Der Dritte sitzt dabei und schweigt.

"Na ja, wir sollten uns eben mit dem Thema Compliance beschäftigen. Wir als Management und wir als Unternehmen."

"Na, na, na", der Erste.

Meint er nein, nein, nein? Oder eben nur na, na, na? Wer weiß, denk ich mir. Auch egal.

"So geht das nicht!", sekundiert der Zweite

"Genau!", der Erste.

"Ich habe hier dieses Konzept für Sie vorbereitet", höre ich mich sagen und schiebe ein Papier über den Tisch. Power Point ist hier nicht erwünscht. Muss ja nicht sein.

"Was? Ich darf nicht mehr einladen wen ich will und wohin ich will?", blafft der Erste.

"Ohne Frau zu den Festspielen? Was haben Sie sich dabei gedacht?", der Zweite.

"Na ja, Sie haben alle eine Haftung nach dem Aktiengesetz und – im worst case – eine Haftung nach dem Strafrecht", meine ich. "Wir sollten daher wirklich überlegen, eine Dienstanweisung für Geschenke und Einladungen in Kraft zu setzen."

"Wieso?", fragt der Erste.

"Doch nicht wegen der Haftung, oder?", der Zweite.

"Genau deswegen!"

"Also, nur damit ich das richtig verstehe. Das würde dann aber nur für unsere Mitarbeiter gelten, diese Vorschriften wegen den Einladungen, oder?", will der Erste wissen.

"Wär ja noch schöner, wenn ich keine Geschenke mehr annehmen dürfte. Grad vor Weihnachten ist das immer so nett!", sagt der Zweite.

"Ähm, das würde alle verpflichten. Somit auch Sie!", sage ich.

"Wieso?", fährt mich der Erste an.

"Ja, wieso eigentlich?", deutlich lauter der Zweite.

"Na ja, wegen dem Gesetz. Und der Vorbildwirkung", antworte ich schon etwas genervt. Echt, mir ist es ja wirklich egal. Sollen die Herren doch machen, was sie wollen.

"Was wir hier oben machen, geht die Leute unten aber wirklich nichts an!", stellt der Erste fest.

"Genau!", der Zweite.

"Und überhaupt. Was kümmert mich das Gesetz? Wissen Sie, was die im Parlament damit machen können?", der Erste.

Nein, will ich eigentlich gar nicht wissen.

"Kollegen!", meldet sich der Dritte zu Wort. "Ich hab mir das genau überlegt. Wir machen das nicht!", setzt er fort. "Das ist nur eine Modeerscheinung. Das geht vorbei. Das tauchen wir durch. Und damit ist die Diskussion beendet. Basta."

Ich packe meine Unterlagen, verabschiede mich und gehe.
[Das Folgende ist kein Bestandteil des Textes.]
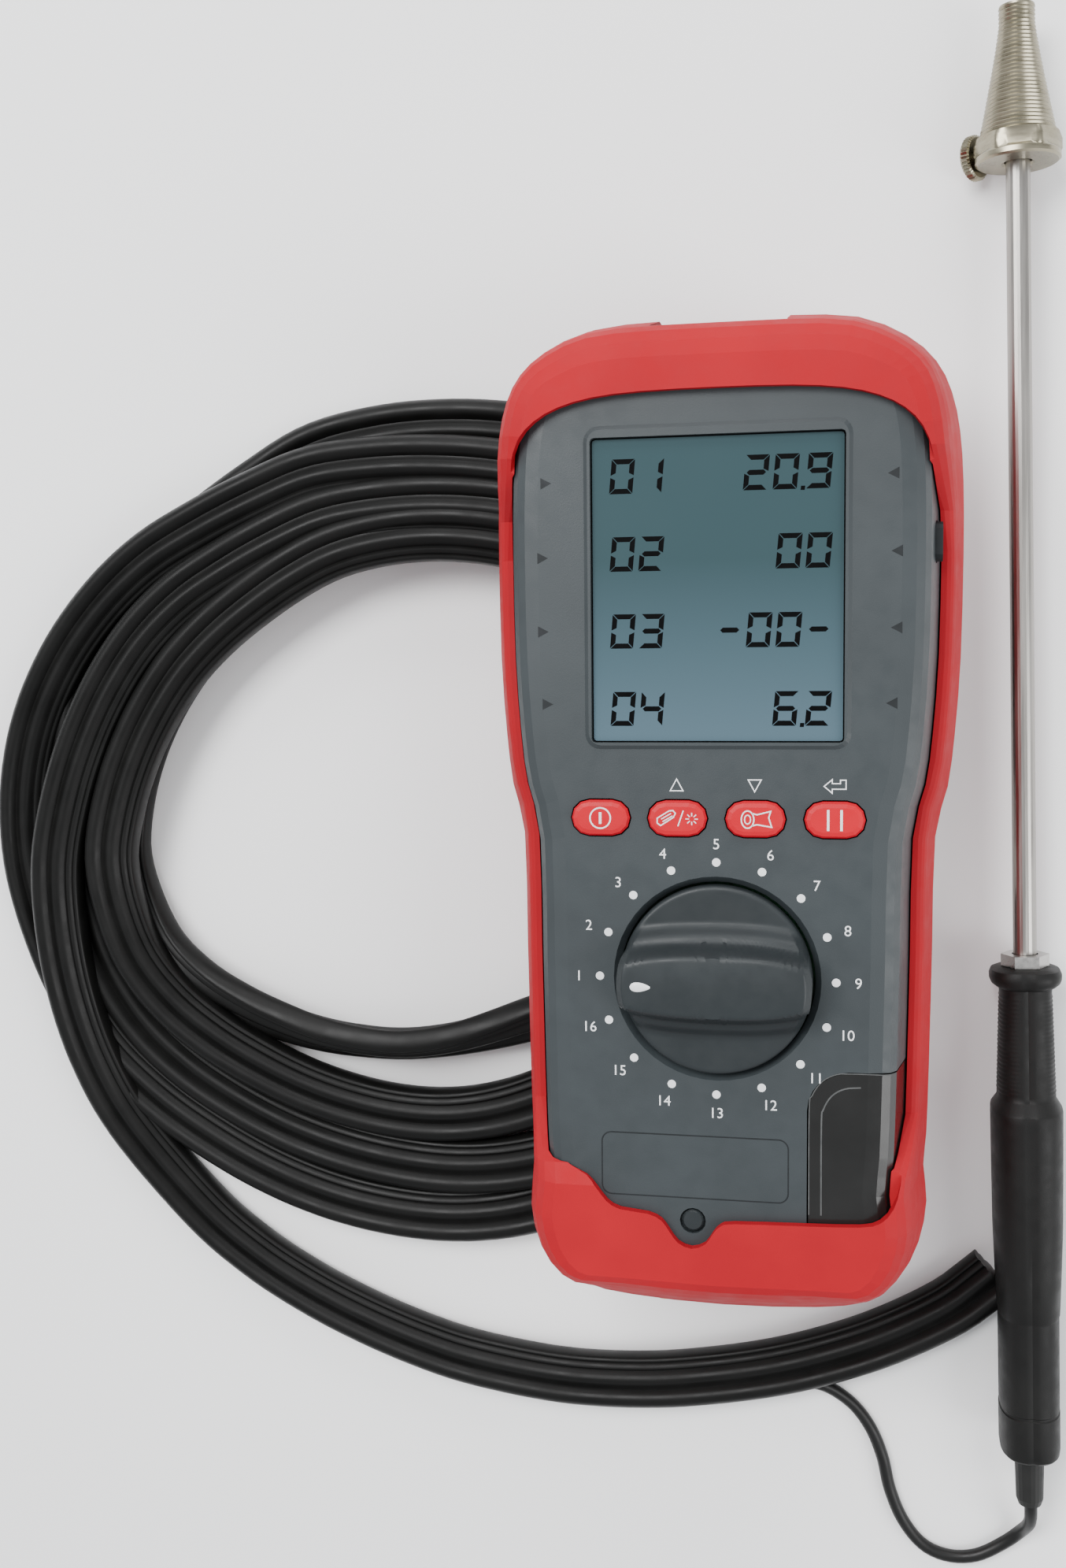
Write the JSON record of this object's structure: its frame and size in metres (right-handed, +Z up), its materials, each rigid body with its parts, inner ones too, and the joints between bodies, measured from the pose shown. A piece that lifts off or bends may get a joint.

Ein Jahr später lese ich in der Zeitung, dass der Erste, der Zweite und der Dritte abberufen worden sind. Wegen irgend so einem modischen Fauxpas.

Hinweis

Die Blog-Serie "Erlebnisse eines Compliance-Verantwortlichen" handelt von den Erfahrungen eines Compliance Officers aus einem österreichischen Unternehmen Tag für Tag, in den "Mühen der Ebene". Aus naheliegenden Gründen bleibt der Verfasser ungenannt. Die Berichte sind authentisch.